I'm also waiting to read 'Then Came the Evening' by Brian Hart. Hart is, amongst other things, a former janitor. He also earned an MFA. It seems increasingly common now for American writers of debut novels to have the MFA listed in the potted biog on the front page. And it is becoming that way here; I read not long ago that soon all writers will need an MA in Creative Writing for publishers to take them seriously. My MA is rather more academic, being in literature itself. I have taught creative writing to undergraduates and many of them want to write and do so, but they don't read nearly enough - some of them hardly anything - and yet reading is the surest way to get a feel for the different styles of writing - to be inspired and influenced and even disgusted by some of it. I also have Willa Cather's 'The Professor's House'. I've read nothing of Cather. I opened the book in the shop and was taken aback by the contemporary feel of the prose. Anyway. Onwards.

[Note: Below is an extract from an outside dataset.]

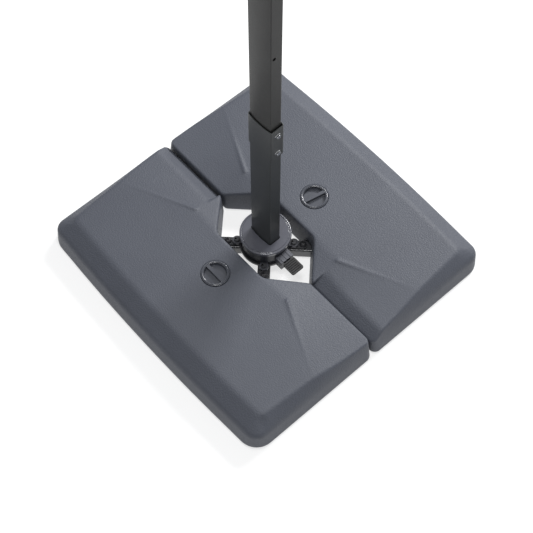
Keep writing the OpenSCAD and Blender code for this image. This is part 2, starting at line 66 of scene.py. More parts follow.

I have a stinking cold and the black dog is still at the heels - but its teeth are not firmly latched around my shins. These damn euphemisms. I went to the TUC march on Saturday though. There were easily half a million people there. The atmosphere was jovial, upbeat, positive - although everyone knew why they were there. I overheard some people saying that they work as nurses/teachers and yet they are struggling to pay the bills and a man said that it wasn't on, that if one works hard then the least that should be expected is to be able to pay all the bills. This government seems to hold public sector workers in complete disdain. What they want is everyone ruthlessly competing with each other; it's the sick society, as Erich Fromm said. Something will have to give. Onwards.